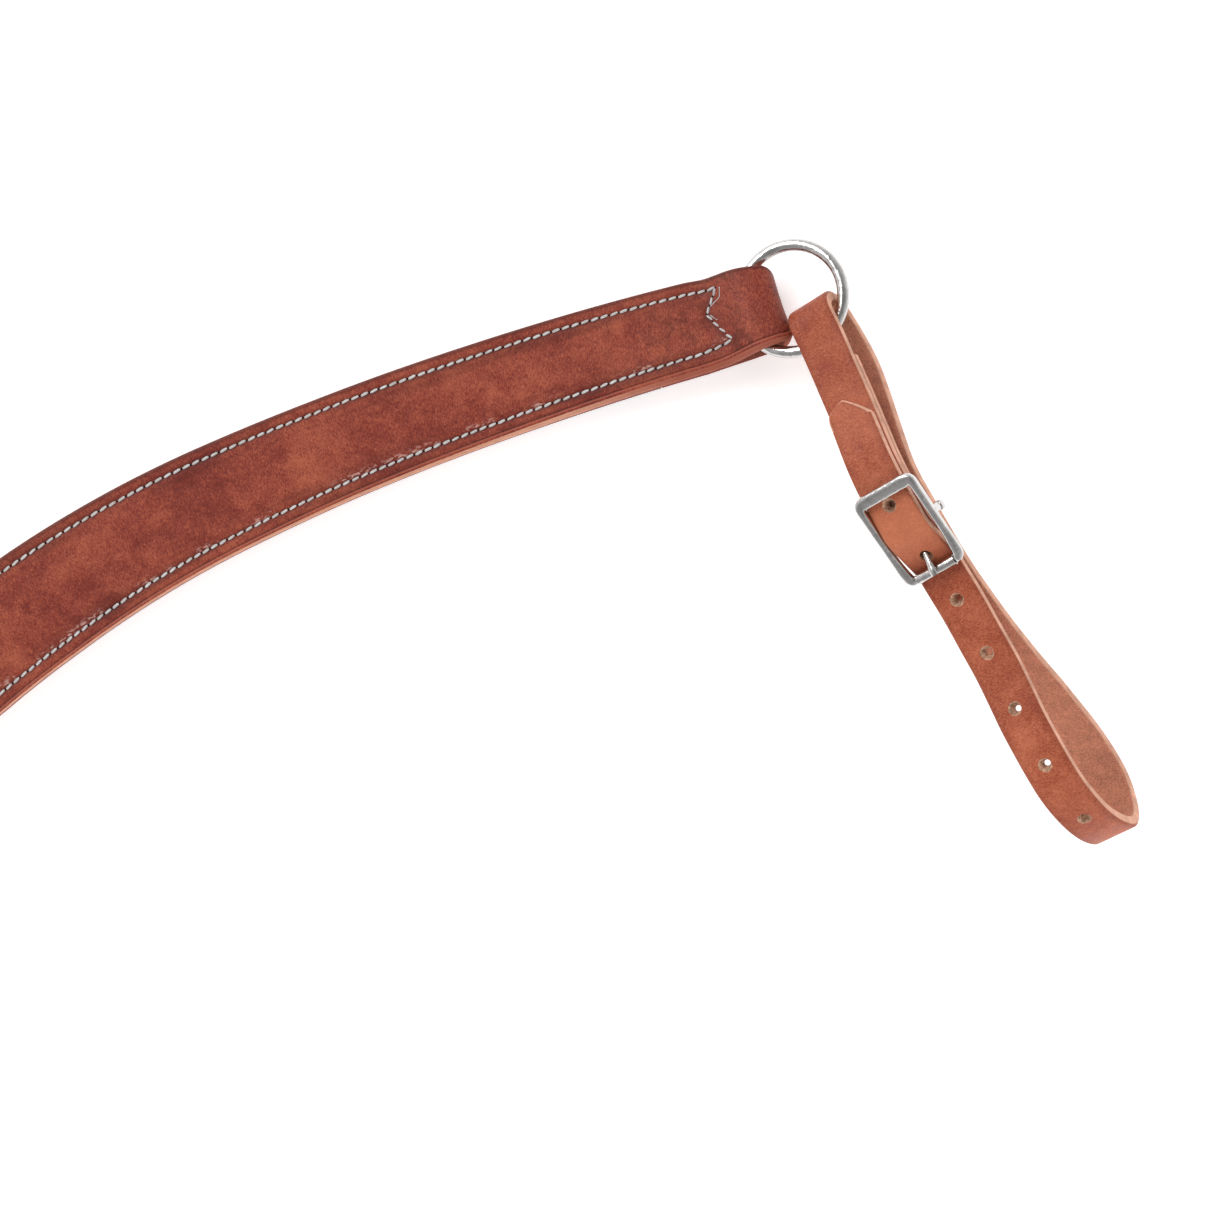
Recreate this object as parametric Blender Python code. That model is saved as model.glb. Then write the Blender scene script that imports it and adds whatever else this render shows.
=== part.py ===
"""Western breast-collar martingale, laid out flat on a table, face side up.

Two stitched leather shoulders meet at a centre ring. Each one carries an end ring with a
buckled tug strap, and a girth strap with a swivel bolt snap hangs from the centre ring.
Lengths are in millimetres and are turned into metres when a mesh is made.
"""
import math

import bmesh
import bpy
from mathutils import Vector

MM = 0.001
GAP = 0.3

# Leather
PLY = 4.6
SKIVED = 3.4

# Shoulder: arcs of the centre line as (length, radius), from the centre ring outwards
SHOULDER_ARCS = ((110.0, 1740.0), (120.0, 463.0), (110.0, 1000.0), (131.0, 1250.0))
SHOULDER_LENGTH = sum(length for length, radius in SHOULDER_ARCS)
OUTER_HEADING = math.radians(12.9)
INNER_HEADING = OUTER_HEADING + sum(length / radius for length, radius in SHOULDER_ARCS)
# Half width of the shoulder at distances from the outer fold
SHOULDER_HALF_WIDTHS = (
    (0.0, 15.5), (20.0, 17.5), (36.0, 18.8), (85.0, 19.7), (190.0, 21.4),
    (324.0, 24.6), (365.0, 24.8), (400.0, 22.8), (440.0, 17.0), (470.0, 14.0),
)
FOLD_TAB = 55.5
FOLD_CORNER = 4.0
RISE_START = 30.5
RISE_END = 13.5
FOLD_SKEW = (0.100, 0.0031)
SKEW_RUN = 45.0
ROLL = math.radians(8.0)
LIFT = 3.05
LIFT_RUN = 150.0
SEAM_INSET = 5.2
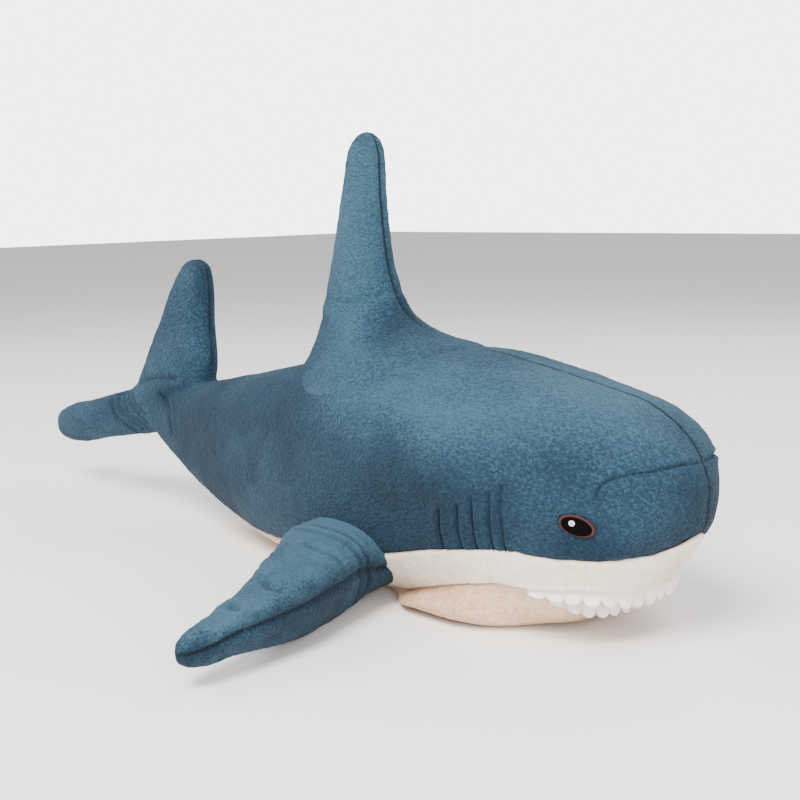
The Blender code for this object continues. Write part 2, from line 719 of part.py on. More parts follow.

▶ TO DO:
Write the data back out verbatim.

▶ FINISHED EXERCISE:
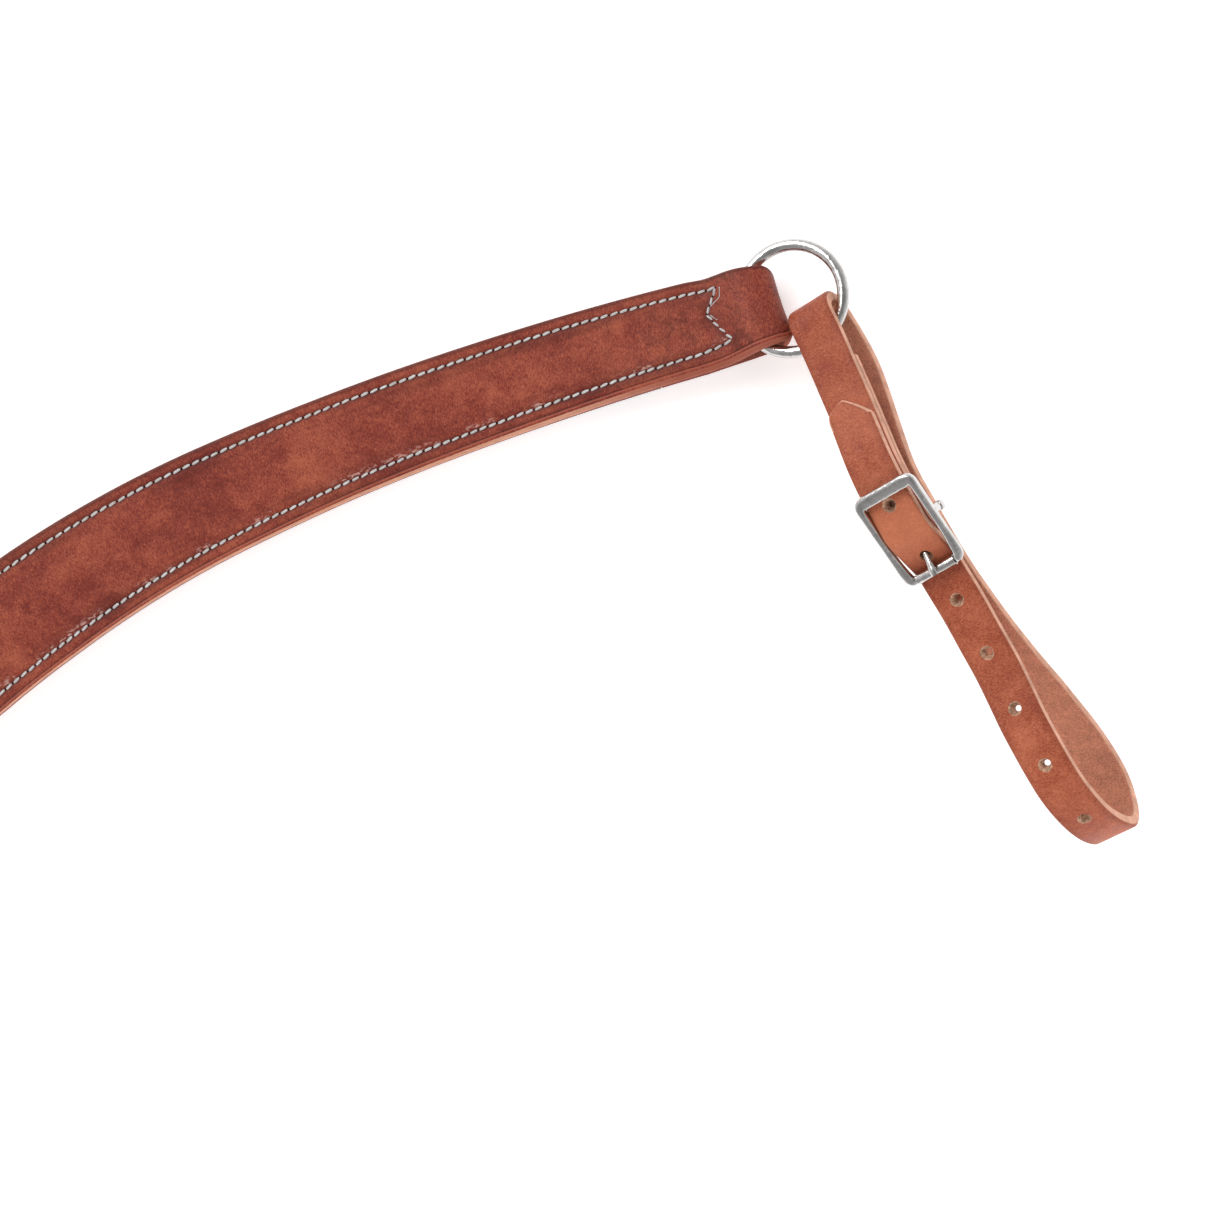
Recreate this object as parametric Blender Python code. That model is saved as model.glb. Then write the Blender scene script that imports it and adds whatever else this render shows.
=== part.py ===
"""Western breast-collar martingale, laid out flat on a table, face side up.

Two stitched leather shoulders meet at a centre ring. Each one carries an end ring with a
buckled tug strap, and a girth strap with a swivel bolt snap hangs from the centre ring.
Lengths are in millimetres and are turned into metres when a mesh is made.
"""
import math

import bmesh
import bpy
from mathutils import Vector

MM = 0.001
GAP = 0.3

# Leather
PLY = 4.6
SKIVED = 3.4

# Shoulder: arcs of the centre line as (length, radius), from the centre ring outwards
SHOULDER_ARCS = ((110.0, 1740.0), (120.0, 463.0), (110.0, 1000.0), (131.0, 1250.0))
SHOULDER_LENGTH = sum(length for length, radius in SHOULDER_ARCS)
OUTER_HEADING = math.radians(12.9)
INNER_HEADING = OUTER_HEADING + sum(length / radius for length, radius in SHOULDER_ARCS)
# Half width of the shoulder at distances from the outer fold
SHOULDER_HALF_WIDTHS = (
    (0.0, 15.5), (20.0, 17.5), (36.0, 18.8), (85.0, 19.7), (190.0, 21.4),
    (324.0, 24.6), (365.0, 24.8), (400.0, 22.8), (440.0, 17.0), (470.0, 14.0),
)
FOLD_TAB = 55.5
FOLD_CORNER = 4.0
RISE_START = 30.5
RISE_END = 13.5
FOLD_SKEW = (0.100, 0.0031)
SKEW_RUN = 45.0
ROLL = math.radians(8.0)
LIFT = 3.05
LIFT_RUN = 150.0
SEAM_INSET = 5.2
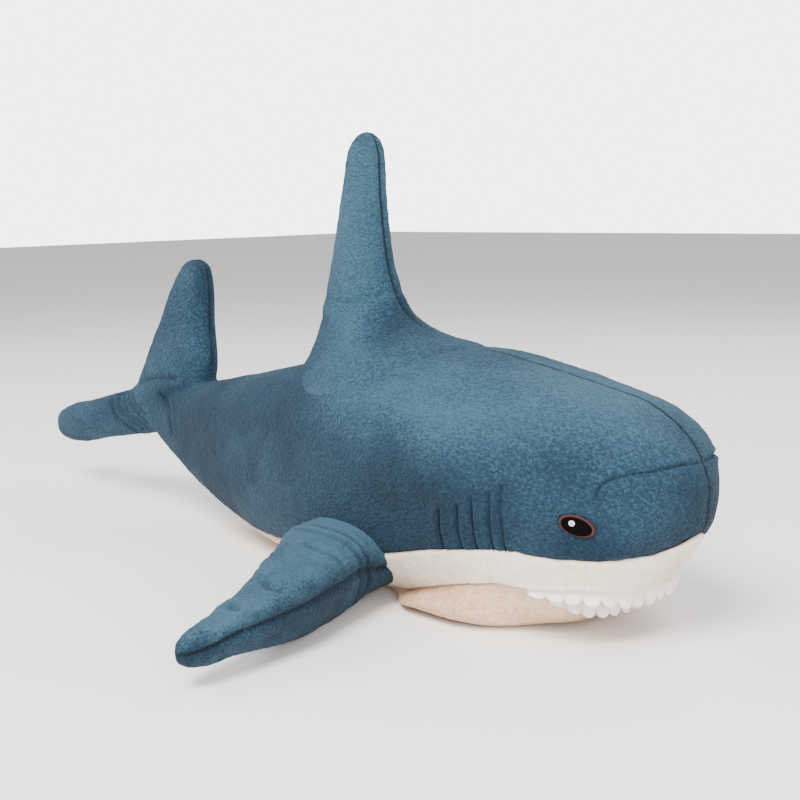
The Blender code for this object continues. Write part 2, from line 719 of part.py on. More parts follow.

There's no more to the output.